____ RECORD LIST

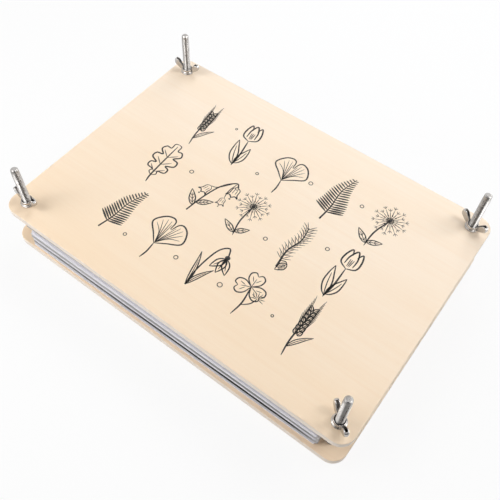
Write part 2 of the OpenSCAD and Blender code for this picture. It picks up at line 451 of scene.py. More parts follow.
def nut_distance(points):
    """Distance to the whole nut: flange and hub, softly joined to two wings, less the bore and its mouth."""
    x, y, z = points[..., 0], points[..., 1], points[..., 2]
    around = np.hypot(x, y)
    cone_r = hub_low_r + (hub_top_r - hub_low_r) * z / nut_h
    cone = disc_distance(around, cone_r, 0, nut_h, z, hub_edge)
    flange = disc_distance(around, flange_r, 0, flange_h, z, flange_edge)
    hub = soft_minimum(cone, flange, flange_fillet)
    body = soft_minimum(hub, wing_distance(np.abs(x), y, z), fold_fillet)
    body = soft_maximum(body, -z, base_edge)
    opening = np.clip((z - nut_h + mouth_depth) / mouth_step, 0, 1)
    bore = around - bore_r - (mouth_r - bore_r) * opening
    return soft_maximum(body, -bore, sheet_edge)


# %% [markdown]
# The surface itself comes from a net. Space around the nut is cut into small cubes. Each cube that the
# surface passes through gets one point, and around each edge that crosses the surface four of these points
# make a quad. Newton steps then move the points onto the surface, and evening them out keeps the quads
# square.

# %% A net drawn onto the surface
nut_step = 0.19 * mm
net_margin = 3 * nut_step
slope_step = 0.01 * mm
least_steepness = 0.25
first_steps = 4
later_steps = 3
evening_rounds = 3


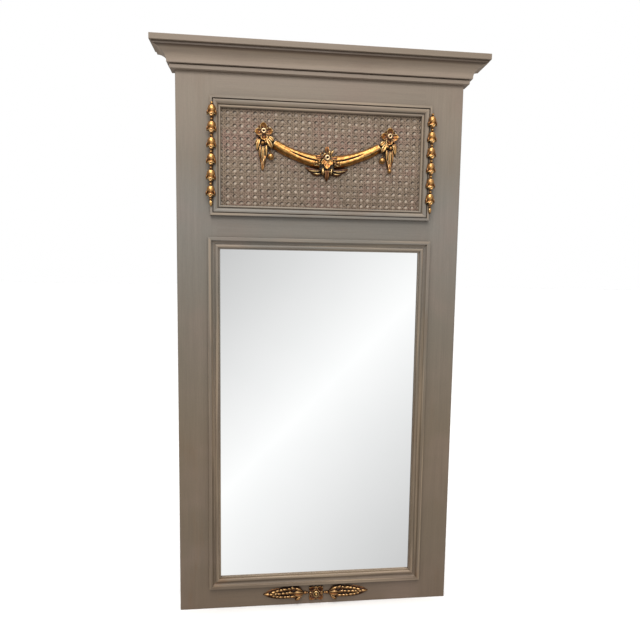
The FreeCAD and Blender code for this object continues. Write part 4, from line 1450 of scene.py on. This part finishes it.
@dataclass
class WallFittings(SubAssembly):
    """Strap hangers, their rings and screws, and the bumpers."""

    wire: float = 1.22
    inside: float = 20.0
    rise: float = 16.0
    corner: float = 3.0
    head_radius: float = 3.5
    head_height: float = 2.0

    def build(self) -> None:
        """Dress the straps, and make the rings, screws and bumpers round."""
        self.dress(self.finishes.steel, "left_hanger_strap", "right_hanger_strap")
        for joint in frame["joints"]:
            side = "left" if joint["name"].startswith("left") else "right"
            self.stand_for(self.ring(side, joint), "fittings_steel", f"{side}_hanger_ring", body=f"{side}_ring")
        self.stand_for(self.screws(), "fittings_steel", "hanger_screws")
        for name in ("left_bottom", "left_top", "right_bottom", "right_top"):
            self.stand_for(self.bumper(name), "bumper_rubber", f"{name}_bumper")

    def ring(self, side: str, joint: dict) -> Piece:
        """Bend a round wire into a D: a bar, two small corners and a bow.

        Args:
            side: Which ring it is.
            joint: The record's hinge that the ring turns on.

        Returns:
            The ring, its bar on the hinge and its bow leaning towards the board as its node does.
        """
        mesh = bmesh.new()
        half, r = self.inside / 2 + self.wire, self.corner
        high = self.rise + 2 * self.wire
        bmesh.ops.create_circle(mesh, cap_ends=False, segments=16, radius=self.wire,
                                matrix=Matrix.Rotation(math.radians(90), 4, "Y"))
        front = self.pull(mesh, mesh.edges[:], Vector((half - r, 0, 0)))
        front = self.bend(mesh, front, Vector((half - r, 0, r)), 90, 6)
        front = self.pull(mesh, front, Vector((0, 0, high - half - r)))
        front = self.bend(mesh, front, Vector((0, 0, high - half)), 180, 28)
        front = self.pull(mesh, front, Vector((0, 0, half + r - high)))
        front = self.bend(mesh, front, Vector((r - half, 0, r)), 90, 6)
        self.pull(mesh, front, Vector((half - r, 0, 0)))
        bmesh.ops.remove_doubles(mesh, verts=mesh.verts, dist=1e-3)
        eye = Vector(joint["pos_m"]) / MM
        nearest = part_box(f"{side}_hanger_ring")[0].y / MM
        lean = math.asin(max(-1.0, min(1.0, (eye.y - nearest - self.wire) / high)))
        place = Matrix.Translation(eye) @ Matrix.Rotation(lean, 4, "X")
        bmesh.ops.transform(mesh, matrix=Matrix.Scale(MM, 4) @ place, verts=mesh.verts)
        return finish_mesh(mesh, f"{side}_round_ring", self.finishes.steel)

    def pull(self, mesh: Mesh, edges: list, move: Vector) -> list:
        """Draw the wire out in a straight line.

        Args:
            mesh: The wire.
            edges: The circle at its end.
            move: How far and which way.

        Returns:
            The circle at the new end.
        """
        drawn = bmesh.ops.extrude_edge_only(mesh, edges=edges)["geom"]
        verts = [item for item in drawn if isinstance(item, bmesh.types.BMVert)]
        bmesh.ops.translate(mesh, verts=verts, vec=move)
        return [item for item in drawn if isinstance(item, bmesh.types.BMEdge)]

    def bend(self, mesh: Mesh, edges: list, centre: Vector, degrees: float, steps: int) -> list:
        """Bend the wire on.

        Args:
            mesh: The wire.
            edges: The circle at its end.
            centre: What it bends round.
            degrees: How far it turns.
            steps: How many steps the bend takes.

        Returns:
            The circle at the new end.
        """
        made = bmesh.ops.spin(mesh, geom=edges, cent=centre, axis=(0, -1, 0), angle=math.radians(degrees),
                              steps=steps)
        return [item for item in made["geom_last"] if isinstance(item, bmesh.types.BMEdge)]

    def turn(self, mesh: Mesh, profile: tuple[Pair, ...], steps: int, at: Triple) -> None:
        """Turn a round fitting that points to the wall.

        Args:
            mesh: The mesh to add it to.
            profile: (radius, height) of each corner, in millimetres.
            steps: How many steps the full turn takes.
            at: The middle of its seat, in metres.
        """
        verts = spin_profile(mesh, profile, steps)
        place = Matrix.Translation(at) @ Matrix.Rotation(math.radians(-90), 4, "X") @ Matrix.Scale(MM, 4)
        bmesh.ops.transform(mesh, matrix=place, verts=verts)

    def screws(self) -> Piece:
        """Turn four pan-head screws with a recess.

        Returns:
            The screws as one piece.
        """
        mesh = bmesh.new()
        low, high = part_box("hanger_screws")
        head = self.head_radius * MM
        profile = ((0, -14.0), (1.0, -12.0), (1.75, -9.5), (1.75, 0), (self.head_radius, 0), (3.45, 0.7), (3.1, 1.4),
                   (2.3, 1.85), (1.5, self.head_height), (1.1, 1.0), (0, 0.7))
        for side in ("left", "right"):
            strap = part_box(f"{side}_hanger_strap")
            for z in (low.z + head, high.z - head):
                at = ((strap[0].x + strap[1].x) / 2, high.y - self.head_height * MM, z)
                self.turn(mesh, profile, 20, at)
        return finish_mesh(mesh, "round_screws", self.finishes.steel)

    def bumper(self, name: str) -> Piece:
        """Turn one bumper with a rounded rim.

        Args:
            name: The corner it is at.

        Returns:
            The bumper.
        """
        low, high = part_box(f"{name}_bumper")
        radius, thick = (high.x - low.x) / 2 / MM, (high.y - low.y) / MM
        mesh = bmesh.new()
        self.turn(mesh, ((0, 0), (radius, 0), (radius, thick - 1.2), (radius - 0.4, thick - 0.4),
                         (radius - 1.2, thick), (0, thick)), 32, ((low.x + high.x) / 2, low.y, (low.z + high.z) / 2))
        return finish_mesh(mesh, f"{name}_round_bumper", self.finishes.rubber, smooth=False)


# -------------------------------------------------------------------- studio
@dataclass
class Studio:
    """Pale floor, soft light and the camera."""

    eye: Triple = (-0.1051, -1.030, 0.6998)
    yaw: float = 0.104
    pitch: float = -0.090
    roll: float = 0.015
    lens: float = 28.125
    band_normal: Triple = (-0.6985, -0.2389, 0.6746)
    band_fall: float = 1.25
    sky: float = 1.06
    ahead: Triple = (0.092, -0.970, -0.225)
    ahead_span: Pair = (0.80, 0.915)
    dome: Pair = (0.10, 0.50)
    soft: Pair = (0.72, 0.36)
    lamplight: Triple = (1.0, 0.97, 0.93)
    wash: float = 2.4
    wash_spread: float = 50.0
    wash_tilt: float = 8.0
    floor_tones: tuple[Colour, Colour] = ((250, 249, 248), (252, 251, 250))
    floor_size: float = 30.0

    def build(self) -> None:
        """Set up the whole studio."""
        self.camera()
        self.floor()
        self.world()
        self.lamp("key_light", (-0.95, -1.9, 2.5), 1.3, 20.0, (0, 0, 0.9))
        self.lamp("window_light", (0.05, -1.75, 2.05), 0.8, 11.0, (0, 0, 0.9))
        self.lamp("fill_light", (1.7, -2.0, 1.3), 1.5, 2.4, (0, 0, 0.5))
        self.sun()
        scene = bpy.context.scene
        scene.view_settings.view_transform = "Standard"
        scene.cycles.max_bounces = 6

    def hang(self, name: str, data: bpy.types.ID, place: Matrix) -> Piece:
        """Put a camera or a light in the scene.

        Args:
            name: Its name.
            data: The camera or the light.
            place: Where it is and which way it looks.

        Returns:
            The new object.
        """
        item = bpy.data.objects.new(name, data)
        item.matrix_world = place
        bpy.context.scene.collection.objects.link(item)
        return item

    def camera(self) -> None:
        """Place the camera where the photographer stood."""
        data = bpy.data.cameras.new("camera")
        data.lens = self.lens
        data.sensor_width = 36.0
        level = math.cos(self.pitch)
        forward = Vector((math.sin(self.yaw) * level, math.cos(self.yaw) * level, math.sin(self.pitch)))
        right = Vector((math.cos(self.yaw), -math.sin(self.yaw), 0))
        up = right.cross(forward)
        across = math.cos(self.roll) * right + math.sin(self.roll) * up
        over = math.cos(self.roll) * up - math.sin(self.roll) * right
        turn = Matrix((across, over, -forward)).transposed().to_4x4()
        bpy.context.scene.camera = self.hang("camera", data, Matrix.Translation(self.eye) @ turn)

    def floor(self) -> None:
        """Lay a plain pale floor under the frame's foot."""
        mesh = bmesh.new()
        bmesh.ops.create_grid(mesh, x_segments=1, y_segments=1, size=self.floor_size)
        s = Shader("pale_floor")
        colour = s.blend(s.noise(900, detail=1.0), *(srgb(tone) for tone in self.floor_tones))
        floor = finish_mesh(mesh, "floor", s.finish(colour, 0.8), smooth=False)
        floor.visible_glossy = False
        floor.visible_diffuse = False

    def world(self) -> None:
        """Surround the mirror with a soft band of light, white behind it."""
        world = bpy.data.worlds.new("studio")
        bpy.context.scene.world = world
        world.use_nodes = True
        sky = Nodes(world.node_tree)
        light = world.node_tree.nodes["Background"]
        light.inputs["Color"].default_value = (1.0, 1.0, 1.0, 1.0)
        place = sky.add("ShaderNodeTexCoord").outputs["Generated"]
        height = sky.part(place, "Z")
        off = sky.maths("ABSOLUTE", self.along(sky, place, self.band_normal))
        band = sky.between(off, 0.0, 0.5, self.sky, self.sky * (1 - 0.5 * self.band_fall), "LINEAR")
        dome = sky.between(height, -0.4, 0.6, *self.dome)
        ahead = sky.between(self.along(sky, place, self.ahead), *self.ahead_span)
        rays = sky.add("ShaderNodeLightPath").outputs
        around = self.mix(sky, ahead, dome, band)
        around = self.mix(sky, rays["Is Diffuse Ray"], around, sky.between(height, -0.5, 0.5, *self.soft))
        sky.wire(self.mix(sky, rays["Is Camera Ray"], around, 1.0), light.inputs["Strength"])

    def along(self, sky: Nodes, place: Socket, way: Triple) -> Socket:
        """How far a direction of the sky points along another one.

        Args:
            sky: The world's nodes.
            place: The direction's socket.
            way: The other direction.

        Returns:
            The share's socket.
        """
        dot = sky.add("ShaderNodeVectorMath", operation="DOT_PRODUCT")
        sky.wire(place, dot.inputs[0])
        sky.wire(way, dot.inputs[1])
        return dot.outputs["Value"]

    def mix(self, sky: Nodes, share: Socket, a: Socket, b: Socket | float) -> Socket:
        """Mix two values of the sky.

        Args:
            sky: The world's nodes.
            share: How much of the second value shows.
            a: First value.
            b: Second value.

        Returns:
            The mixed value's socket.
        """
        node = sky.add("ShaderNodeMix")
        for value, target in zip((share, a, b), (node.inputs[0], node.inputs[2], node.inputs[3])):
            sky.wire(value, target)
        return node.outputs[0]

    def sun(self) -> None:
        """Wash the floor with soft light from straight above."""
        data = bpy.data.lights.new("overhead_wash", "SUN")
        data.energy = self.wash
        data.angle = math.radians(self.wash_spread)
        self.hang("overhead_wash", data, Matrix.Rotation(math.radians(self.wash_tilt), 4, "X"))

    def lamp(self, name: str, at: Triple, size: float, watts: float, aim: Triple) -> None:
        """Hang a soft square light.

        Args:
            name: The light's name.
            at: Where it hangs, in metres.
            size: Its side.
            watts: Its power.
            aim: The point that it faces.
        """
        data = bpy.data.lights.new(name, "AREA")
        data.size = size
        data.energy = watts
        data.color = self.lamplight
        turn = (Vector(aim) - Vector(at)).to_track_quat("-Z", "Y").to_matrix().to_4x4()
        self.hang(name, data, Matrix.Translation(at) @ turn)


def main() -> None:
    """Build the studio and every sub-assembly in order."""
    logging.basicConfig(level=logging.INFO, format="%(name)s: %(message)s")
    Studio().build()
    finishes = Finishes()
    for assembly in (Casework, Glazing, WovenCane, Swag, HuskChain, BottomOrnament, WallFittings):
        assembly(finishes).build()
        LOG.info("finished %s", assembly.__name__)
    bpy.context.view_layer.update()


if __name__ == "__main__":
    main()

________

*STATED PROBLEM*: Print exactly the run of lines that starts at the line with "The FreeCAD and" and ends at the line with "joint: The record's". Leave out every other line.

*FULL RESPONSE*:
The FreeCAD and Blender code for this object continues. Write part 4, from line 1450 of scene.py on. This part finishes it.
@dataclass
class WallFittings(SubAssembly):
    """Strap hangers, their rings and screws, and the bumpers."""

    wire: float = 1.22
    inside: float = 20.0
    rise: float = 16.0
    corner: float = 3.0
    head_radius: float = 3.5
    head_height: float = 2.0

    def build(self) -> None:
        """Dress the straps, and make the rings, screws and bumpers round."""
        self.dress(self.finishes.steel, "left_hanger_strap", "right_hanger_strap")
        for joint in frame["joints"]:
            side = "left" if joint["name"].startswith("left") else "right"
            self.stand_for(self.ring(side, joint), "fittings_steel", f"{side}_hanger_ring", body=f"{side}_ring")
        self.stand_for(self.screws(), "fittings_steel", "hanger_screws")
        for name in ("left_bottom", "left_top", "right_bottom", "right_top"):
            self.stand_for(self.bumper(name), "bumper_rubber", f"{name}_bumper")

    def ring(self, side: str, joint: dict) -> Piece:
        """Bend a round wire into a D: a bar, two small corners and a bow.

        Args:
            side: Which ring it is.
            joint: The record's hinge that the ring turns on.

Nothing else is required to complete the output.